The Zugspitze massif
To get to the top of the Zugspitze, Germany’s highest peak, take the Zugspitzbahn cogwheel railway from the Bahnhof Zugspitzbahn alongside Garmisch-Partenkirchen’s Hauptbahnhof at least as far as Eibsee, where you can either stay on the cog railway, or else transfer to the dramatic (and much faster) Eibseeseilbahn cable car, which ascends nearly 2000m to the summit in ten minutes. If you stick with the train, you’re deposited on the Schneefern glacier on the Zugspitzplatt plateau below the peak, from where you complete the journey to the summit on the ultramodern Gletscherbahn cable car. At the summit, there’s a second cable-car station – the top of the Tiroler Zugspitzbahn, which ascends from the Austrian side. There’s a redundant frontier post between the two stations. Descent back to the valley is via the Eibseeseilbahn cable car with a transfer to the cogwheel railway for the remainder of the return journey down to Garmisch Partenkirchen.

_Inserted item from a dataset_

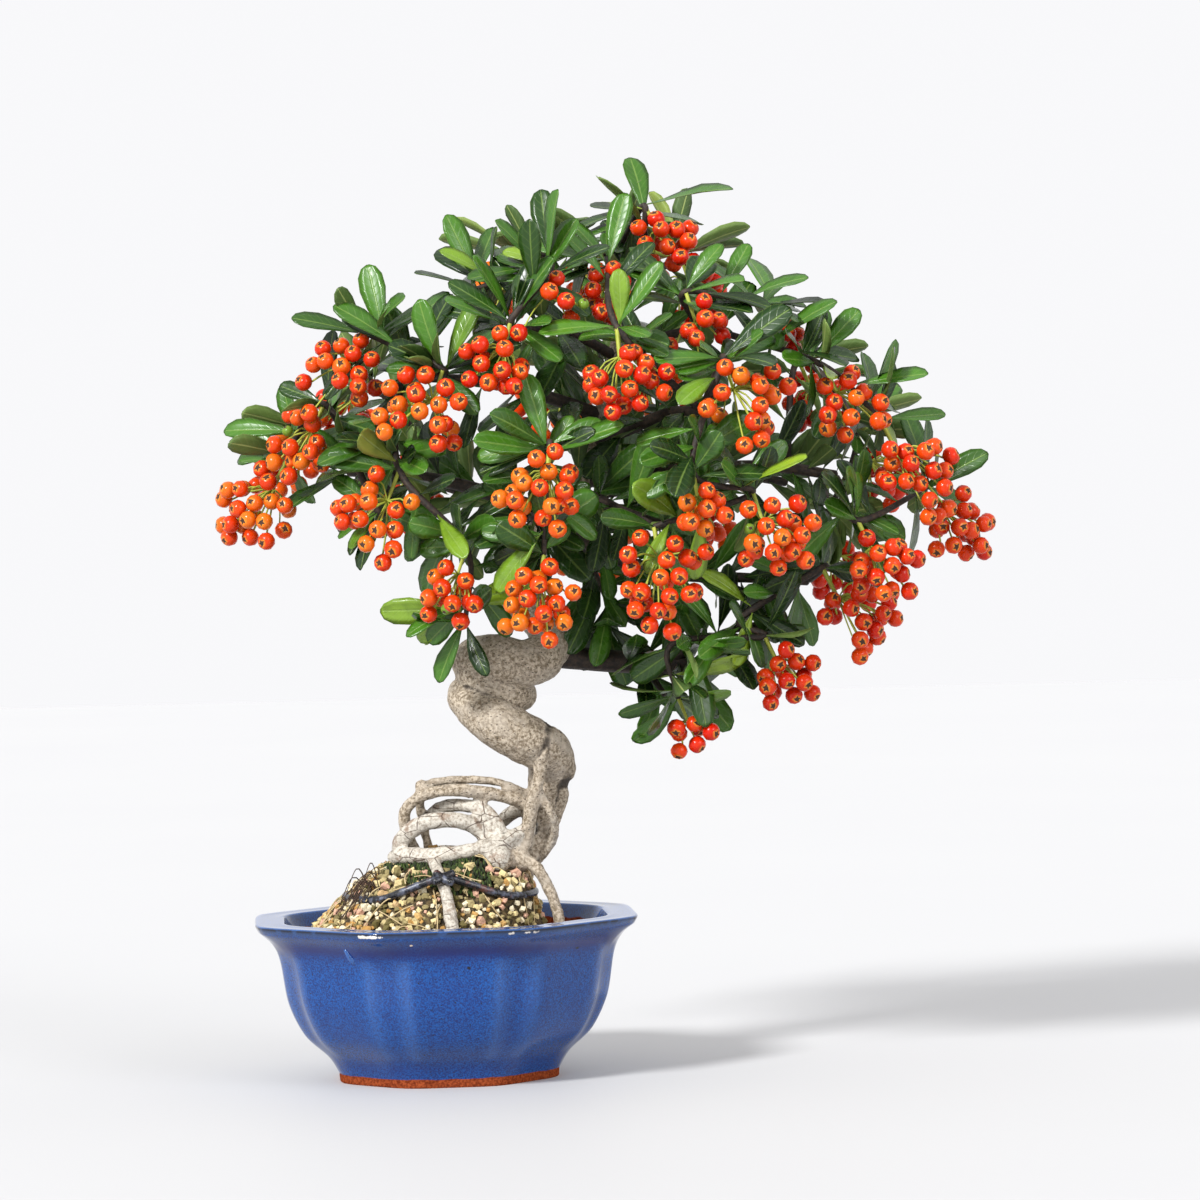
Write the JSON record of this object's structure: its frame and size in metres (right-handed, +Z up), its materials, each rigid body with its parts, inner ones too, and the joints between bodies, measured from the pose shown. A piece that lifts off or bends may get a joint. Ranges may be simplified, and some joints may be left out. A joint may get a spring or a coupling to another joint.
{
  "type": "pyracantha bonsai",
  "caption": "Small pyracantha trained as a bonsai, with a coiled trunk over looping roots, leafy twigs and hanging berry bunches, in an eight-sided glazed pot.",
  "frame": {"origin": "middle of the bounding box, at the height of the pot's foot ring", "axes": "+Z up, +X to the right and +Y to the back as the tree is seen from its front"},
  "size_m": [0.2968, 0.2134, 0.352],
  "materials": {
    "pot": "gloss",
    "soil": "matte",
    "trunk": "matte",
    "tie": "matte",
    "drain_mesh": "matte",
    "leaves": "satin",
    "berries": "satin"
  },
  "bodies": {
    "root": {"berries_back_1": "berries", "berries_back_2": "berries", "berries_back_3": "berries", "berries_back_4": "berries", "berries_crest_back_1": "berries", "berries_crest_back_2": "berries", "berries_crest_back_3": "berries", "berries_crest_left_1": "berries", "berries_crest_left_2": "berries", "berries_crest_middle_1": "berries", "berries_crest_middle_2": "berries", "berries_crest_right_1": "berries", "berries_crest_right_2": "berries", "berries_crown_1": "berries", "berries_front_1": "berries", "berries_front_2": "berries", "berries_front_3": "berries", "berries_front_4": "berries", "berries_left_back_1": "berries", "berries_left_back_2": "berries", "berries_left_high_1": "berries", "berries_left_high_2": "berries", "berries_left_low_1": "berries", "berries_left_low_2": "berries", "berries_left_tip_2": "berries", "berries_left_tip_3": "berries", "berries_left_tip_4": "berries", "berries_middle_1": "berries", "berries_middle_2": "berries", "berries_right_back_1": "berries", "berries_right_back_2": "berries", "berries_right_back_3": "berries", "berries_right_high_1": "berries", "berries_right_high_2": "berries", "berries_right_low_1": "berries", "berries_right_low_3": "berries", "berries_right_low_5": "berries", "berries_right_tip_1": "berries", "berries_right_tip_2": "berries", "drain_mesh": "drain_mesh", "leaves_back": "leaves", "leaves_crest_back": "leaves", "leaves_crest_left": "leaves", "leaves_crest_middle": "leaves", "leaves_crest_right": "leaves", "leaves_crown": "leaves", "leaves_front": "leaves", "leaves_left_back": "leaves", "leaves_left_high": "leaves", "leaves_left_low": "leaves", "leaves_left_tip": "leaves", "leaves_middle": "leaves", "leaves_right_back": "leaves", "leaves_right_high": "leaves", "leaves_right_low": "leaves", "leaves_right_tip": "leaves", "pot": "pot", "soil": "soil", "tie": "tie", "trunk": "trunk"}
  },
  "joints": []
}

From November to April the Zugspitzplatt offers Germany’s highest skiing, with powder snow, a range of red and blue runs and spectacular views, extending in clear weather as far as Italy and Switzerland. For a brief period in midwinter you can also stay in an igloo hotel (iglu-dorf.com; €99 per person per night). In summer, there is a limited selection of short hikes, including one which crosses the glacier to the Windloch observation point, from which you have good views of Ehrwald in Tyrol, 2000m below. The descent on foot to Garmisch-Partenkirchen is only for the fit, and takes seven to ten hours, though many choose to break the journey overnight at the Reintalangerhütte (refuge operated by the German Alpine Association;00821 7089743; dorm or double €13 per person; half-board €20 per person).